INSTRUCTIONS TO FOLLOW: Every line that contains the word "empty" should be copied.

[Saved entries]
----------

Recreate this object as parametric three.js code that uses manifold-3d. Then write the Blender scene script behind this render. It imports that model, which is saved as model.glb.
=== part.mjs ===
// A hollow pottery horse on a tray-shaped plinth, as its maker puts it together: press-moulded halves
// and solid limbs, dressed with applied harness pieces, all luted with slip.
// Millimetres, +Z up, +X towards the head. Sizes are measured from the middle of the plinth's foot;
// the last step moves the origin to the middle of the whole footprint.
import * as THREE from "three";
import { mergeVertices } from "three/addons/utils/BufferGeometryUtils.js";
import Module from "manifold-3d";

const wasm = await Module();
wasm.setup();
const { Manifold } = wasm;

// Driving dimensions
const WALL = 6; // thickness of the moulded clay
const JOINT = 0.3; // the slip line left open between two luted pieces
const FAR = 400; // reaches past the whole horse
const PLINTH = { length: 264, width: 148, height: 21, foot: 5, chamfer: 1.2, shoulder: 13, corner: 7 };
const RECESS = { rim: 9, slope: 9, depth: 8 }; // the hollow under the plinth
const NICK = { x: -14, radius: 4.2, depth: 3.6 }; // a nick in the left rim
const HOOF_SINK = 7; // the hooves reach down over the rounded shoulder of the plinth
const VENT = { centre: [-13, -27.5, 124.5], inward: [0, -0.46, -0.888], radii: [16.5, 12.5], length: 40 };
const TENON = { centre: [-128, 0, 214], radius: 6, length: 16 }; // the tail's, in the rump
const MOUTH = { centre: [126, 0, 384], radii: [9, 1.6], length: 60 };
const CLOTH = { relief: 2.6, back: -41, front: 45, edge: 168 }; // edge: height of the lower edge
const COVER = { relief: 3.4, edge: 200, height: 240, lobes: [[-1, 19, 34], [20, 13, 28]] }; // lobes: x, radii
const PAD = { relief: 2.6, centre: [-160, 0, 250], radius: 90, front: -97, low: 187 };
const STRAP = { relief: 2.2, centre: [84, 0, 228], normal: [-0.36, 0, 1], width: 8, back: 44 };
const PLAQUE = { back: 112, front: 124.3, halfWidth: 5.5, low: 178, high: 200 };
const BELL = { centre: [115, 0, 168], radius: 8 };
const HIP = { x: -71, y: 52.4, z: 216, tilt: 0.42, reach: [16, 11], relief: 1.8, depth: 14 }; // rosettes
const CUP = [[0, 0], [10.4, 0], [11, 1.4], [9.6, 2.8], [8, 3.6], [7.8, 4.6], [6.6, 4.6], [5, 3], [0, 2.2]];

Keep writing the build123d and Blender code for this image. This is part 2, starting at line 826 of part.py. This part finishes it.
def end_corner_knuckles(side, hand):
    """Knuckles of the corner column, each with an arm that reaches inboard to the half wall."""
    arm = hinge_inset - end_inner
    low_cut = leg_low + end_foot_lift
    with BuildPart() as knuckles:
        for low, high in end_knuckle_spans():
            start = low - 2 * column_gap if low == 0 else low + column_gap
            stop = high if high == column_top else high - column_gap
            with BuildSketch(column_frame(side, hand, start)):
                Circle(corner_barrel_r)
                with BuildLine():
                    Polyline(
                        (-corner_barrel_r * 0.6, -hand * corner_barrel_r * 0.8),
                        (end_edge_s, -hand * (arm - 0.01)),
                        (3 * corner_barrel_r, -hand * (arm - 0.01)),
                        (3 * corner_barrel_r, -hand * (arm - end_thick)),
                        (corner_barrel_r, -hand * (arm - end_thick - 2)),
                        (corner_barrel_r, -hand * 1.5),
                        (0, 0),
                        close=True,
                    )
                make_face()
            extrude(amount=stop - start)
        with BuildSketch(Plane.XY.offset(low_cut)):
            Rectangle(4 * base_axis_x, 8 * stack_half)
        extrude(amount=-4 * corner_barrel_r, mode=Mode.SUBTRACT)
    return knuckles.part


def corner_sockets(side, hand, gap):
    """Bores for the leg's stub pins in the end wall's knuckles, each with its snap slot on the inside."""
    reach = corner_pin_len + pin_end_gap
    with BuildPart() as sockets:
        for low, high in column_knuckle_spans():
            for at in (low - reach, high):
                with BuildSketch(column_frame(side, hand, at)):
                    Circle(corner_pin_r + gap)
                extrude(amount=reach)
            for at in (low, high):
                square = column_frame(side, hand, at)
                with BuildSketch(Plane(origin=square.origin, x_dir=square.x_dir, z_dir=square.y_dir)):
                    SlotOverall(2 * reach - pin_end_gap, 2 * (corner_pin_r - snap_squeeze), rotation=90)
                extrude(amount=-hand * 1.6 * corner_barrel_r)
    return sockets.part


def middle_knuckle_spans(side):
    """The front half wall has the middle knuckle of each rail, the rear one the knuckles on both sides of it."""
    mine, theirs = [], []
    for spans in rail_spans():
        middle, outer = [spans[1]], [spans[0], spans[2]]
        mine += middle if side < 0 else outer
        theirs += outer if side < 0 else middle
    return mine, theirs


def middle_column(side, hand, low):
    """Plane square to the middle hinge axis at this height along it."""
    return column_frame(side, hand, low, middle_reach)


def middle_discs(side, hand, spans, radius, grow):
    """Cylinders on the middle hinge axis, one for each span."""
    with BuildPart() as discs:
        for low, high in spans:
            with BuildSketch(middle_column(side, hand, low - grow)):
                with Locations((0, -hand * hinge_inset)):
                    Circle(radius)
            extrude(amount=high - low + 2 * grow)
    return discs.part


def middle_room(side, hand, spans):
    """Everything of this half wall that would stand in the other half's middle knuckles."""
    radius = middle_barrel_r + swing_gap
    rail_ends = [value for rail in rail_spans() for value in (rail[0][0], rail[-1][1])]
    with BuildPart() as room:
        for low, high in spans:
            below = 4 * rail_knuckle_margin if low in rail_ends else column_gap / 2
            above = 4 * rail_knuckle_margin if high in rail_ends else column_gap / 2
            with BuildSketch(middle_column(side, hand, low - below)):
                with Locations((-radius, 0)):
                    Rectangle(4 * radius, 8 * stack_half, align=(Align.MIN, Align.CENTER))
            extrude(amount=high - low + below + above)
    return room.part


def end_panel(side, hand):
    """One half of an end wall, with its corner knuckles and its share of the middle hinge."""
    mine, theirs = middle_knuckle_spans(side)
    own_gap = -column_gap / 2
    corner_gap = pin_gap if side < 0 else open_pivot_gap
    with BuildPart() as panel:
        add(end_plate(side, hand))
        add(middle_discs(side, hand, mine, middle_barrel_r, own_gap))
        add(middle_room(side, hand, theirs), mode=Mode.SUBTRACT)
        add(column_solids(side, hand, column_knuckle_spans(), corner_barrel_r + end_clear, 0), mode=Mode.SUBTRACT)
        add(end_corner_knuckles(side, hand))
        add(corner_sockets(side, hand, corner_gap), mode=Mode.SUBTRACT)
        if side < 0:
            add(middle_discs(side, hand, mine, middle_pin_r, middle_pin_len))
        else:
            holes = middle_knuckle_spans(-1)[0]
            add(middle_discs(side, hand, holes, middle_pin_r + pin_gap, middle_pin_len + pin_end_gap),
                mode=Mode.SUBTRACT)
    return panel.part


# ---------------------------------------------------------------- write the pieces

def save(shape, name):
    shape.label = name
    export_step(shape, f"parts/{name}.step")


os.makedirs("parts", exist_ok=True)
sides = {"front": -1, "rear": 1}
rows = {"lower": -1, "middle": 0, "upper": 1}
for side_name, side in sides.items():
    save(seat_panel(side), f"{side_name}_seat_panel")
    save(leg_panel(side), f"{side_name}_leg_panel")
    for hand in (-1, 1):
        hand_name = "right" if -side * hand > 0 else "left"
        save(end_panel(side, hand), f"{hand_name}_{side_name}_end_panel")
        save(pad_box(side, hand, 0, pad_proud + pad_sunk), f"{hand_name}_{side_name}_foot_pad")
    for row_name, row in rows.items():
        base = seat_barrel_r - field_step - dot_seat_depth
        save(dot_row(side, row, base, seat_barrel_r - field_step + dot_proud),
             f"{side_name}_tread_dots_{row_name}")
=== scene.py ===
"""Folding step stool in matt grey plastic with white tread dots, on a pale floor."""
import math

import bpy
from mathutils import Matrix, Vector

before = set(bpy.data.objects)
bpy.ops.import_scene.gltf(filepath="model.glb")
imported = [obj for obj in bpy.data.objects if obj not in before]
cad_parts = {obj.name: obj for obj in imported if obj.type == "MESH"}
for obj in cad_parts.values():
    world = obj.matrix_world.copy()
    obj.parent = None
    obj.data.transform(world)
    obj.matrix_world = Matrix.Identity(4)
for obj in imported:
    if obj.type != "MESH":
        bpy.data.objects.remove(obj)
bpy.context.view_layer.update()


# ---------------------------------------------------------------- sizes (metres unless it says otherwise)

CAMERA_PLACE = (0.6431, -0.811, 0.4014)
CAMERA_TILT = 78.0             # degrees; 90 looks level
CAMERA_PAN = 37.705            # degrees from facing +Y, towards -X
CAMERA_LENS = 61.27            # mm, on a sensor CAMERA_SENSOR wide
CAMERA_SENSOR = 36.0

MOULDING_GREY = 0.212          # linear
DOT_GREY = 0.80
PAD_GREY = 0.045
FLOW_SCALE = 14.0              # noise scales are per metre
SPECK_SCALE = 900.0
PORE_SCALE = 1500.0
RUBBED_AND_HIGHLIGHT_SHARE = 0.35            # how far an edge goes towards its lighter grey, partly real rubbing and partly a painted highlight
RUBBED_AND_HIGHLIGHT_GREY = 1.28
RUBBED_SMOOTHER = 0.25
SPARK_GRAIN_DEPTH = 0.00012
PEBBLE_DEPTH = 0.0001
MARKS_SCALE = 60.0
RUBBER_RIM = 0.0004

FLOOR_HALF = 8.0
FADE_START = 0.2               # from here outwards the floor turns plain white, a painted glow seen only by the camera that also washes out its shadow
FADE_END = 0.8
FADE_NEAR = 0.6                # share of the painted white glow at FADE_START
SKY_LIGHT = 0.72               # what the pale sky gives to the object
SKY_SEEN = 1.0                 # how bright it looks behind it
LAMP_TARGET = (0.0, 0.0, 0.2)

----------

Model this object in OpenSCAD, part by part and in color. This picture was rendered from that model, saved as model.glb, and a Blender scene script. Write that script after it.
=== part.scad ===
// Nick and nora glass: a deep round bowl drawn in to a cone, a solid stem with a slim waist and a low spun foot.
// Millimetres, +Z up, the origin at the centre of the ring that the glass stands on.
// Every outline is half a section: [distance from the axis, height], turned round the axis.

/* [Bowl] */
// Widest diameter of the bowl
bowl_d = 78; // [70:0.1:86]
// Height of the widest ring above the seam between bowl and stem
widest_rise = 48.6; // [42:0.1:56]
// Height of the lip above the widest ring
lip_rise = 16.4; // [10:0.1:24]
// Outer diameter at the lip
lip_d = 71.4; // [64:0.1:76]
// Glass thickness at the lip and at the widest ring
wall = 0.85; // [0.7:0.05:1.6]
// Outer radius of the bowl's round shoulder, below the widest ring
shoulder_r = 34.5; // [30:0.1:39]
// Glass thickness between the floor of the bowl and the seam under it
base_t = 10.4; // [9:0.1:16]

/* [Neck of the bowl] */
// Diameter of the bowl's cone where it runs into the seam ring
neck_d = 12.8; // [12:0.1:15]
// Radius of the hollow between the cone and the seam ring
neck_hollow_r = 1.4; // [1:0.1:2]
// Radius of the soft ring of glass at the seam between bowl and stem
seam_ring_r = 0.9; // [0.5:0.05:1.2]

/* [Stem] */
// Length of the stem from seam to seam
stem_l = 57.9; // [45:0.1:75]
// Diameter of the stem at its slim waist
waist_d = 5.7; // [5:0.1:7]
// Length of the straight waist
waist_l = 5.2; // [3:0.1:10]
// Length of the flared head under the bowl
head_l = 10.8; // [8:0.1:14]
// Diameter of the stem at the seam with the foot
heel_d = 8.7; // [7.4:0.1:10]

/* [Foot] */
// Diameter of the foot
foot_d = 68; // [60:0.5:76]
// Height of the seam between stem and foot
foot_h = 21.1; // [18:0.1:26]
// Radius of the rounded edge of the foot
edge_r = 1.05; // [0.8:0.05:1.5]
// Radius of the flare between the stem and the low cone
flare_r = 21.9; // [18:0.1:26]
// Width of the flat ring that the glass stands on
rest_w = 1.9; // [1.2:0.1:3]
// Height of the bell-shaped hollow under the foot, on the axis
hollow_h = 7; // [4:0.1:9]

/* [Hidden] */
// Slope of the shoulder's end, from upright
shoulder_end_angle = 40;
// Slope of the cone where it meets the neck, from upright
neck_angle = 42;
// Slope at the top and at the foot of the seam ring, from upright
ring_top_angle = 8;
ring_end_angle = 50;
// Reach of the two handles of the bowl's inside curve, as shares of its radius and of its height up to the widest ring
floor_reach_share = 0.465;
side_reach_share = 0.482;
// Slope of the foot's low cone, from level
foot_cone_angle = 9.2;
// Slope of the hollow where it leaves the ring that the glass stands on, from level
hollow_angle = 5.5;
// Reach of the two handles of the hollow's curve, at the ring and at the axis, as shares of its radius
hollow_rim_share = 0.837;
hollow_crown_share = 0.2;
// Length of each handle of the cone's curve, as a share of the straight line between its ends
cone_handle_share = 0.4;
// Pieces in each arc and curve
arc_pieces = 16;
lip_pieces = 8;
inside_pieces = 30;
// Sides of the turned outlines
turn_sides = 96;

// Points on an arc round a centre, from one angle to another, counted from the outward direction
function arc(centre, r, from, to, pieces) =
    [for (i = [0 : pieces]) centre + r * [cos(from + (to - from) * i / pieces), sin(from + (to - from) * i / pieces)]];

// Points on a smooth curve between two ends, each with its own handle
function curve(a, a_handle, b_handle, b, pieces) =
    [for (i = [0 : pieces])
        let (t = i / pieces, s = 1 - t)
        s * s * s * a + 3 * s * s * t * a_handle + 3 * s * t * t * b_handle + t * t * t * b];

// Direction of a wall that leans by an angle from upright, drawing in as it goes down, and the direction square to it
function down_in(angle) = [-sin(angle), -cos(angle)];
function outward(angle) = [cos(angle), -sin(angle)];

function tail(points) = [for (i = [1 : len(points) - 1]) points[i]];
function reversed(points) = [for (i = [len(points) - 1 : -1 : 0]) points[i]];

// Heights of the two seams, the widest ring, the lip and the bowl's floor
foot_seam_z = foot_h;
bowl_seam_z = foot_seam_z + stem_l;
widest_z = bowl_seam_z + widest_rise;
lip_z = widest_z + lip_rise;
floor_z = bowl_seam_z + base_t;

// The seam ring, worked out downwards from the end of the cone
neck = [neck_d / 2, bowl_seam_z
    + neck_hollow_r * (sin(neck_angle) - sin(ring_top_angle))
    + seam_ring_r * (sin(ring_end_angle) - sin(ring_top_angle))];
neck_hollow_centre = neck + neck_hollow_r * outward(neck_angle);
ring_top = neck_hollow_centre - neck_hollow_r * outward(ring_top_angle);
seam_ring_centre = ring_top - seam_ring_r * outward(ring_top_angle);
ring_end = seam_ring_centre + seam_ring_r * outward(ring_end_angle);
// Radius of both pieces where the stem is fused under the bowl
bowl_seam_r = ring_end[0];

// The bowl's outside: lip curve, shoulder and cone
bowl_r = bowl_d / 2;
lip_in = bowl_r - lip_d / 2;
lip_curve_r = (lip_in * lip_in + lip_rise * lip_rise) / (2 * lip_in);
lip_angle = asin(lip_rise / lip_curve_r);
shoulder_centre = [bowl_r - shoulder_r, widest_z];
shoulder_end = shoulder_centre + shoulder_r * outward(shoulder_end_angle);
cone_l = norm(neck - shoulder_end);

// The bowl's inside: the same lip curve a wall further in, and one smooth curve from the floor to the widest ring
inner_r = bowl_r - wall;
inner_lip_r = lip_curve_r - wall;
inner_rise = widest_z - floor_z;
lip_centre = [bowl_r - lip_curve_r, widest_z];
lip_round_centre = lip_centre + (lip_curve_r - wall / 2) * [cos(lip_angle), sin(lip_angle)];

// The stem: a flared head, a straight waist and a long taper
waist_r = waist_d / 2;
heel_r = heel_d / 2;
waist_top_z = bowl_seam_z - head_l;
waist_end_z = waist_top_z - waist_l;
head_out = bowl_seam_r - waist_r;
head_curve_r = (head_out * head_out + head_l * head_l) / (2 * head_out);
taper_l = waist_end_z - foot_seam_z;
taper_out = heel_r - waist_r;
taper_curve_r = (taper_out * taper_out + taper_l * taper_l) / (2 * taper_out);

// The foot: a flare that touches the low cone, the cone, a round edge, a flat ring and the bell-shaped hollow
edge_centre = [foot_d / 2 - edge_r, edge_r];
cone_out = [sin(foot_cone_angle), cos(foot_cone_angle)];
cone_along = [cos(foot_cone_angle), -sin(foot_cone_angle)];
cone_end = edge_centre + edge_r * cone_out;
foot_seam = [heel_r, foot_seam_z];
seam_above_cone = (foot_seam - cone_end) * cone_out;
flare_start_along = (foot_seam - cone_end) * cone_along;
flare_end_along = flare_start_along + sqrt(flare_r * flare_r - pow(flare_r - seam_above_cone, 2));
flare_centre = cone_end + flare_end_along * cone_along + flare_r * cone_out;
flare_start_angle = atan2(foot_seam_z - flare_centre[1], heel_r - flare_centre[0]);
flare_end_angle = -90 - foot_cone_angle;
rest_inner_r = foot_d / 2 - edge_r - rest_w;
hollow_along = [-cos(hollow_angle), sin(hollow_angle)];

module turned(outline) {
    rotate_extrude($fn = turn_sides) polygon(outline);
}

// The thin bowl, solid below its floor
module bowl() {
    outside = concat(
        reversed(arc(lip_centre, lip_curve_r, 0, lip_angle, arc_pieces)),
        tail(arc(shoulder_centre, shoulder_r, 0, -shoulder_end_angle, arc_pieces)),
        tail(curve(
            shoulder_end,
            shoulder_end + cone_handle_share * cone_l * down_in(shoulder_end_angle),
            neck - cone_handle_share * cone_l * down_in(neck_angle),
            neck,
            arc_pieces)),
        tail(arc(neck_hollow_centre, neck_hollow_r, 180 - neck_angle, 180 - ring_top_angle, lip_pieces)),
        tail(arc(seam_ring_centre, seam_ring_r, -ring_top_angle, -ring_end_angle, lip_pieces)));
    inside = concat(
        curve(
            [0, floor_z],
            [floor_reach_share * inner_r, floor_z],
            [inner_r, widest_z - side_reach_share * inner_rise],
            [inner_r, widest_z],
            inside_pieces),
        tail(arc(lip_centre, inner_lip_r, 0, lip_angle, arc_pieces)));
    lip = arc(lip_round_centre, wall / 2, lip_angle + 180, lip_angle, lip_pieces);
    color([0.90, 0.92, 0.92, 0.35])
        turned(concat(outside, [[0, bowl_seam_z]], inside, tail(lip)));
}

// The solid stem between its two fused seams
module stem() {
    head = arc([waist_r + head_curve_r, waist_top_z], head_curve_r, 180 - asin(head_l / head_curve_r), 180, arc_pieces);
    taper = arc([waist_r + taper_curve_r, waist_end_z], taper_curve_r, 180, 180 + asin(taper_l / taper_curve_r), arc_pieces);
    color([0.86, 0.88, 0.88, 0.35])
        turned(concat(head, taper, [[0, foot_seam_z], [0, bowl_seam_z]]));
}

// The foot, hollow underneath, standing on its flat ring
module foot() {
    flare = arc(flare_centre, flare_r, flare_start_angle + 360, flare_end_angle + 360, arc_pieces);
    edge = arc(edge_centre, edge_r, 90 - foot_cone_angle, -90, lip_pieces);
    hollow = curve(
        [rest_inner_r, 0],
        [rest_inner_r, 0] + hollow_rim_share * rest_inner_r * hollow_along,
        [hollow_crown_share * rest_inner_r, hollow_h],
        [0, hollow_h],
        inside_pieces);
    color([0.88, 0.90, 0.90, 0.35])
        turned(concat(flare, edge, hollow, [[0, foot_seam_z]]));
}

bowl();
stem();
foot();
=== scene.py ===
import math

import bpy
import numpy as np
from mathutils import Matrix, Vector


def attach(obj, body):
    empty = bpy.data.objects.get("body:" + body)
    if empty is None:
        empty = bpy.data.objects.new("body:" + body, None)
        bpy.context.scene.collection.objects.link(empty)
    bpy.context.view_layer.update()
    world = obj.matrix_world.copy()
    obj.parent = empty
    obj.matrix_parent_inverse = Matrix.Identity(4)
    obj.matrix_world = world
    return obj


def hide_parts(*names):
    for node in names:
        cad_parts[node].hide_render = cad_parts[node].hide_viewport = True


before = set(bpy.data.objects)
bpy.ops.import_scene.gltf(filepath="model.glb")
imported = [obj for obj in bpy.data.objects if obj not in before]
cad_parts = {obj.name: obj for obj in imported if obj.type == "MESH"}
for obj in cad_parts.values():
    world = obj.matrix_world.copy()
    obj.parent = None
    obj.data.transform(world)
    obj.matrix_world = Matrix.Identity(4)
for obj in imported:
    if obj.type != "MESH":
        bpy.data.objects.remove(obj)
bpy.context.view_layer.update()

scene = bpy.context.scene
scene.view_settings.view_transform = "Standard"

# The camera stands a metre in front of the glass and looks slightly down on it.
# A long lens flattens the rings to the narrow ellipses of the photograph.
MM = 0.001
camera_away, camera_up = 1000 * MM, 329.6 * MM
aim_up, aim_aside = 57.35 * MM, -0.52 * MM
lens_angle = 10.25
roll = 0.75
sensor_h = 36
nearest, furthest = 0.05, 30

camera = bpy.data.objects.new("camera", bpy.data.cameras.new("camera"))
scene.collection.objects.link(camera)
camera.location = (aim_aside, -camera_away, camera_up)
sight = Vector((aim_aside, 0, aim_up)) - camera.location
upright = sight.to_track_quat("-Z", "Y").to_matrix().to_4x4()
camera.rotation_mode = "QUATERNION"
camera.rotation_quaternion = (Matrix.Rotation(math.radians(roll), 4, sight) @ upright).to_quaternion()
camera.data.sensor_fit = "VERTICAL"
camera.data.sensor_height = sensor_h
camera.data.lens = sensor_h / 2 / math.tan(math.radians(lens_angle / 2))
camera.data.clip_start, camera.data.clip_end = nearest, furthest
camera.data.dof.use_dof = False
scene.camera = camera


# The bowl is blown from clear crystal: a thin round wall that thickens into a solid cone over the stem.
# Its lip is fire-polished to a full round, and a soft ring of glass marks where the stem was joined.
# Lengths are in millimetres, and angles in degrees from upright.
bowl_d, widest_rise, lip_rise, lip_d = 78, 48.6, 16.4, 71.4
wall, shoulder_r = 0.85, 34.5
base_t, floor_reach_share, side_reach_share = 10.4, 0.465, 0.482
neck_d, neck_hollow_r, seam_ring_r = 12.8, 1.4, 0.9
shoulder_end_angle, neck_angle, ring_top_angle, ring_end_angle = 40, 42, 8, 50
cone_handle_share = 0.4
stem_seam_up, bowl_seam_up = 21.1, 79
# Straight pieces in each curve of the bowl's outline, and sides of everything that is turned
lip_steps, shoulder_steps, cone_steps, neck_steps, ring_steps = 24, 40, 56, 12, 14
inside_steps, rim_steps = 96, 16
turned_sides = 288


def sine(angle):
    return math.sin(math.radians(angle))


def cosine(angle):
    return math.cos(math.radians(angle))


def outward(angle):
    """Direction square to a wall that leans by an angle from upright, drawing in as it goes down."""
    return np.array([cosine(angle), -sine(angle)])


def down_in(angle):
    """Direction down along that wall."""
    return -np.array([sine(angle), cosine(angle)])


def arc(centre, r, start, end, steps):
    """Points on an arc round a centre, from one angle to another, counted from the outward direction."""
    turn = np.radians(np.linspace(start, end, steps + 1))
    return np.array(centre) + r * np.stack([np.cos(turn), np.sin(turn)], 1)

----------

COMPLETED EXERCISE:
    empty = bpy.data.objects.get("body:" + body)
    if empty is None:
        empty = bpy.data.objects.new("body:" + body, None)
        bpy.context.scene.collection.objects.link(empty)
    obj.parent = empty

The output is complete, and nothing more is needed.